Well, good morning. Let’s continue on with my recent confessions, shall we?
I spilled a little chunk of brownie and ice cream from a Dairy Queen Blizzard on the center console of my car last week and haven’t cleaned it up yet.
Until this weekend, I hadn’t grocery shopped properly for at least a month. Just didn’t feel like it. Nothing sounded good except ice cream. When I had other things to pick up at Target, I would throw some random food items along with coffee grounds and 25-calorie hot chocolate packets (the essentials) into my cart and eat those.

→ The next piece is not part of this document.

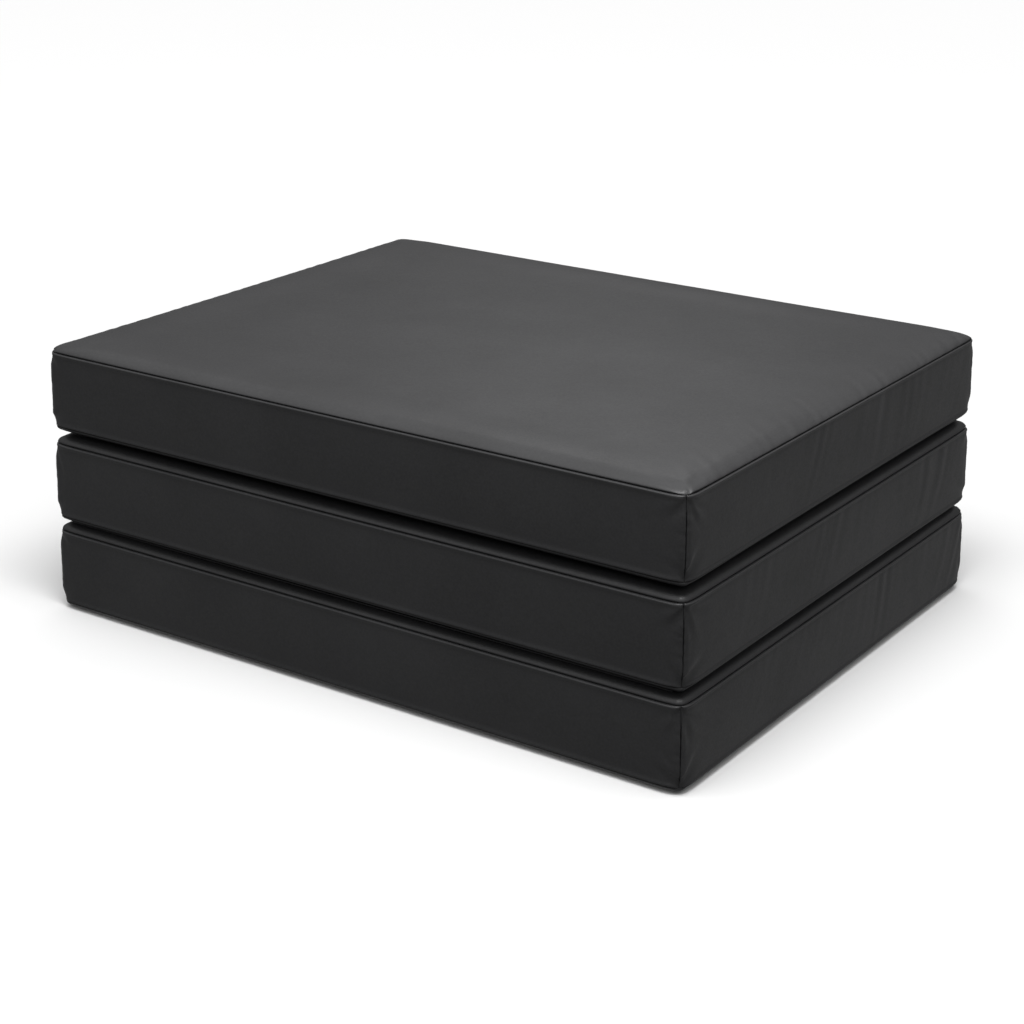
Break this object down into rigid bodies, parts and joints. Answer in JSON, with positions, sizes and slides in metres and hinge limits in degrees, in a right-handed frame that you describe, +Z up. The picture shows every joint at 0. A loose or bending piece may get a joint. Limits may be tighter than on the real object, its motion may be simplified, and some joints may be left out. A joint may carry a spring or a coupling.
{
  "type": "futon mattress",
  "caption": "Folding futon mattress of covered foam pads in a Z-fold stack, with fabric fold hinges and a zip in each cover's left end.",
  "frame": {"origin": "centre of the underside of the folded stack", "axes": "+X along the fold lines towards the plain short side, -X towards the zips, -Y towards the front fold, +Z up"},
  "size_m": [0.8053, 0.633, 0.3015],
  "materials": {
    "cover_cloth": "matte",
    "hinge_cloth": "matte",
    "foam": "matte",
    "zip_tape": "matte",
    "zip_coil": "satin",
    "zip_metal": "satin"
  },
  "bodies": {
    "lower_pad": {"lower_foam_core": "foam", "lower_top_panel": "cover_cloth", "lower_bottom_panel": "cover_cloth", "lower_front_boxing": "cover_cloth", "lower_right_boxing": "cover_cloth", "lower_back_boxing": "cover_cloth", "lower_left_boxing_above_zip": "cover_cloth", "lower_left_boxing_below_zip": "cover_cloth", "lower_zip_tape_above": "zip_tape", "lower_zip_tape_below": "zip_tape", "lower_zip_coil_above": "zip_coil", "lower_zip_coil_below": "zip_coil", "lower_zip_stops": "zip_coil", "front_hinge_strip": "hinge_cloth"},
    "middle_pad": {"middle_foam_core": "foam", "middle_top_panel": "cover_cloth", "middle_bottom_panel": "cover_cloth", "middle_front_boxing": "cover_cloth", "middle_right_boxing": "cover_cloth", "middle_back_boxing": "cover_cloth", "middle_left_boxing_above_zip": "cover_cloth", "middle_left_boxing_below_zip": "cover_cloth", "middle_zip_tape_above": "zip_tape", "middle_zip_tape_below": "zip_tape", "middle_zip_coil_above": "zip_coil", "middle_zip_coil_below": "zip_coil", "middle_zip_stops": "zip_coil", "back_hinge_strip": "hinge_cloth"},
    "upper_pad": {"upper_foam_core": "foam", "upper_top_panel": "cover_cloth", "upper_bottom_panel": "cover_cloth", "upper_front_boxing": "cover_cloth", "upper_right_boxing": "cover_cloth", "upper_back_boxing": "cover_cloth", "upper_left_boxing_above_zip": "cover_cloth", "upper_left_boxing_below_zip": "cover_cloth", "upper_zip_tape_above": "zip_tape", "upper_zip_tape_below": "zip_tape", "upper_zip_coil_above": "zip_coil", "upper_zip_coil_below": "zip_coil", "upper_zip_stops": "zip_coil"},
    "lower_slider": {"lower_zip_slider": "zip_metal"},
    "lower_pull": {"lower_zip_pull": "zip_metal"},
    "middle_slider": {"middle_zip_slider": "zip_metal"},
    "middle_pull": {"middle_zip_pull": "zip_metal"},
    "upper_slider": {"upper_zip_slider": "zip_metal"},
    "upper_pull": {"upper_zip_pull": "zip_metal"}
  },
  "joints": [
    {"name": "front_fold", "type": "hinge", "parent": "lower_pad", "child": "middle_pad", "pos_m": [0, -0.31725, 0.09925], "axis": [1, 0, 0], "range_deg": [0, 180], "deforming": ["front_hinge_strip"]},
    {"name": "back_fold", "type": "hinge", "parent": "middle_pad", "child": "upper_pad", "pos_m": [0, 0.31725, 0.201], "axis": [-1, 0, 0], "range_deg": [0, 180], "deforming": ["back_hinge_strip"]},
    {"name": "lower_zip_slide", "type": "slide", "parent": "lower_pad", "child": "lower_slider", "axis": [0, 1, 0], "range_m": [0, 0.529]},
    {"name": "lower_pull_swing", "type": "hinge", "parent": "lower_slider", "child": "lower_pull", "pos_m": [-0.4034, -0.2647, 0.049], "axis": [0, 0, 1], "range_deg": [0, 170]},
    {"name": "middle_zip_slide", "type": "slide", "parent": "middle_pad", "child": "middle_slider", "axis": [0, 1, 0], "range_m": [0, 0.529]},
    {"name": "middle_pull_swing", "type": "hinge", "parent": "middle_slider", "child": "middle_pull", "pos_m": [-0.4034, -0.2647, 0.1495], "axis": [0, 0, 1], "range_deg": [0, 170]},
    {"name": "upper_zip_slide", "type": "slide", "parent": "upper_pad", "child": "upper_slider", "axis": [0, 1, 0], "range_m": [0, 0.529]},
    {"name": "upper_pull_swing", "type": "hinge", "parent": "upper_slider", "child": "upper_pull", "pos_m": [-0.4034, -0.2647, 0.2525], "axis": [0, 0, 1], "range_deg": [0, 170]}
  ]
}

I finally snapped out of it on Saturday and decided to make a meal plan for this week, which I’m sharing today. The shopping list and portion sizes are for one, with the exception of the yellow cake baked oatmeal which serves 10. You can eat this “oatmeal” at any time of day and pretend it’s healthy, so it’s nice to have on hand.
During my recent Advocare cleanse, I wanted to eat a lot of dessert as usual but obviously couldn’t indulge in regular baked goods. HOWEVER. I had hoped to improve my cooking and baking skills through writing this blog and realized I’d been given a golden opportunity to work with some new ingredients. Isn’t my life exciting?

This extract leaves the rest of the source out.